Records
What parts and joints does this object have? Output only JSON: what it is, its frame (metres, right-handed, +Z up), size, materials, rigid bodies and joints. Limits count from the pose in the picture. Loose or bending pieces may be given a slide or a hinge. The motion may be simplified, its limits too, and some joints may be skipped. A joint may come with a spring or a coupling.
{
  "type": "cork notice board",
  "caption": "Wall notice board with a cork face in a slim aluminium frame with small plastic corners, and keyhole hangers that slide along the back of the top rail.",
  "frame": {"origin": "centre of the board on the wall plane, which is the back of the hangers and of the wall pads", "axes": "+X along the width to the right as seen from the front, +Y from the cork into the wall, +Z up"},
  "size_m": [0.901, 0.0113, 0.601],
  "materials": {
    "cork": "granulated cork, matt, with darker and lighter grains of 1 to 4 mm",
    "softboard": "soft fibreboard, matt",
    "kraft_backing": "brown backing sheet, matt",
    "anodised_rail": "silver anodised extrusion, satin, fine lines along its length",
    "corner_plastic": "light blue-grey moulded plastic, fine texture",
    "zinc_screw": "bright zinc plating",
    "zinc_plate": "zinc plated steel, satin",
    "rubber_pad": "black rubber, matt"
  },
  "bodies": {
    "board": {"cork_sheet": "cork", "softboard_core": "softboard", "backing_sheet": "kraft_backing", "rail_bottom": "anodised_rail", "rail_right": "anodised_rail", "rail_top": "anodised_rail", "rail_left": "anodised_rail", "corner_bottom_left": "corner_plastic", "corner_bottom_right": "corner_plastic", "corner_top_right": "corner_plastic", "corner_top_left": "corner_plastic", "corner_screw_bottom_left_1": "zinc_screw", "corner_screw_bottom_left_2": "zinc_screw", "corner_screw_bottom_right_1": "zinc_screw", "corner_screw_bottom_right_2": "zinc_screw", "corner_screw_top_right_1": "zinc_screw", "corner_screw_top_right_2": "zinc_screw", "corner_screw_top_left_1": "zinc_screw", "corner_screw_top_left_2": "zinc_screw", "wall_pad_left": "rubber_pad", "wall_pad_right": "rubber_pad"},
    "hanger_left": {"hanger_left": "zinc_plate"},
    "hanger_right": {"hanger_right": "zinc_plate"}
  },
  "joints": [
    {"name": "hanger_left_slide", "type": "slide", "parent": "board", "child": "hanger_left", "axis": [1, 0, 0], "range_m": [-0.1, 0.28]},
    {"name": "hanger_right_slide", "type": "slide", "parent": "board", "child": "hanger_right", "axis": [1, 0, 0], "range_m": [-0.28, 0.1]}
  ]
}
---
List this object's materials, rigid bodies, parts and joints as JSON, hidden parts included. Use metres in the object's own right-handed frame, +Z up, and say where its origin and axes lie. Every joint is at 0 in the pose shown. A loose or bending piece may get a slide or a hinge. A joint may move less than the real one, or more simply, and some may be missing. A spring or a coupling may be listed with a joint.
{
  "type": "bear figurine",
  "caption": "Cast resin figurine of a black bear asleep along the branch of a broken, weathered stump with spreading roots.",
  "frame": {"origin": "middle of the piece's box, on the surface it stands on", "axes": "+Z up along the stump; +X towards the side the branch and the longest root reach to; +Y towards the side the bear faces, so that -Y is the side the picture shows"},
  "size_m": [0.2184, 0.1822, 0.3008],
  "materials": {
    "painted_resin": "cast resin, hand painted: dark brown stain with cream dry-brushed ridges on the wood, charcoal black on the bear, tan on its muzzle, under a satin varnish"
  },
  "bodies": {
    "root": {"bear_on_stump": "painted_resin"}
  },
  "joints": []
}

Task brief
Pick out each line that holds the string "handed".

Finished task
What parts and joints does this object have? Output only JSON: what it is, its frame (metres, right-handed, +Z up), size, materials, rigid bodies and joints. Limits count from the pose in the picture. Loose or bending pieces may be given a slide or a hinge. The motion may be simplified, its limits too, and some joints may be skipped. A joint may come with a spring or a coupling.
List this object's materials, rigid bodies, parts and joints as JSON, hidden parts included. Use metres in the object's own right-handed frame, +Z up, and say where its origin and axes lie. Every joint is at 0 in the pose shown. A loose or bending piece may get a slide or a hinge. A joint may move less than the real one, or more simply, and some may be missing. A spring or a coupling may be listed with a joint.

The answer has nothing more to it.